To celebrate Tina Jenkins’ Hystoria opening at Mall Galleries, we have created an ‘Essential Guide’ to the artist and her work
These works have come out of an initial interest in the subject of hysteria. I am not trying to illustrate or express the hysterical in my paintings but whilst contemplating the subject, ideas and compulsions become starting points for making works.
It is underlay for buildings, so sometimes it has dents and marks. I wanted it to look really pristine and I would ring the suppliers and say, ‘It’s damaged!’ and they would reply, ‘Well, it’s for buildings’.
But I am getting less and less annoyed about it, it is what it is. It retains a lot of the marks of the working process and it’s the trauma of the work that comes through.
Sometimes the figures go in first. They are painted just on clear plastic and then, I turn it round and cover the background so that the colour shows through.

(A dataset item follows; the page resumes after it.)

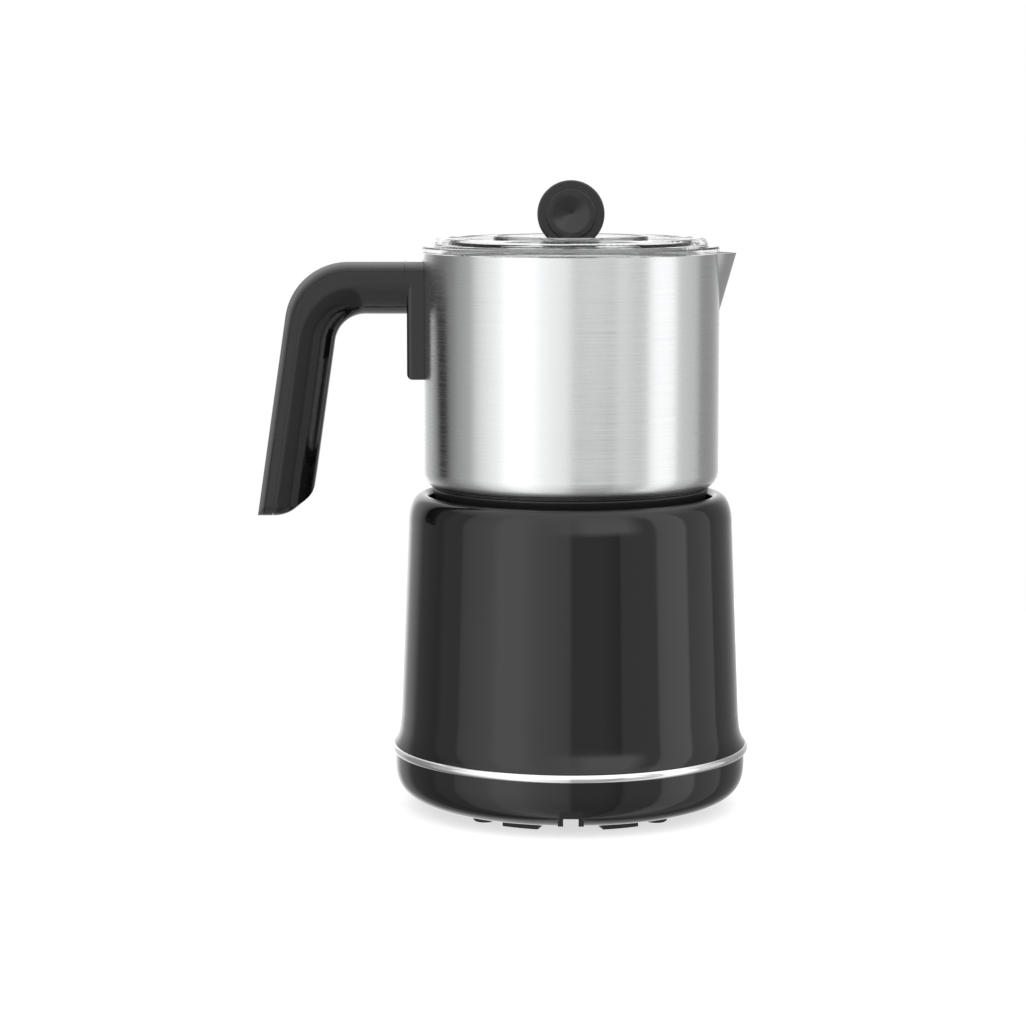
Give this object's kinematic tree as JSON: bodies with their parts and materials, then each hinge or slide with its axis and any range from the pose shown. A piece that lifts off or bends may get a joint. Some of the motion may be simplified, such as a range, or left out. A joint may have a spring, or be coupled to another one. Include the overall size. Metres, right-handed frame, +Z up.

With a knife, I cut bits and tear them down; some parts come off really easily, others make a whole area rip off. I will go on to fill in the gaps and back to cutting, ripping and backfilling again and again.
The Bad Bits
A bad bit for me is something that I can’t reconcile in my mind. I take them out and then fill them in again and bad bits will get back in. Playing around with everything that I feel is wrong is very subjective. Other people might not see it as wrong, but for me it’s just not right.
I will continually work through an area until it becomes something that I can bear. You peel away and sometimes a whole figure is gone.
Recycling and Discarding
I have a real problem with throwing away the ripped bits of paint. I use tape to take them off so nothing goes to waste. I have boxes and boxes of archived ripped paint. I used to work with oil based gloss which I found very problematic in terms of landfill, but even though the paint is now waterbased, I still don’t want to just stick it in the bin.
I have to do it like that. For parts of ‘Hystoria’, I have taken pages from old auction catalogues and the discarded paint that I have removed from my paintings and bound them together. These catalogues list the estimated value of the objects they depict. The objects once sold, render the catalogue as a defunct guide of proposed value past. A historic record of image and value gained and lost.
Painting and Hysteria
Because of the way I create my paintings, I am always analysing what I am doing and why I am doing it. Looking at different artists and thinking about the whole history of painting in terms of different types of abstraction, makes you wonder whether you can re-do those processes. Exploring and constantly replaying these notions, means that the paintings themselves were becoming more hysterical. I was thinking that if they were hysterical, then what does this sort of painting look like. And if that is hysterical, what does it have to offer painting as opposed to more traditional approaches.
Painting is a way of thinking. You see certain works and it feels that the person that made them is a painter and it could quite often be a sculptural work, or an installation, or anything. It is a way of putting things together. Painting is not something you define by the act of painting. It is about a certain way of thinking things through.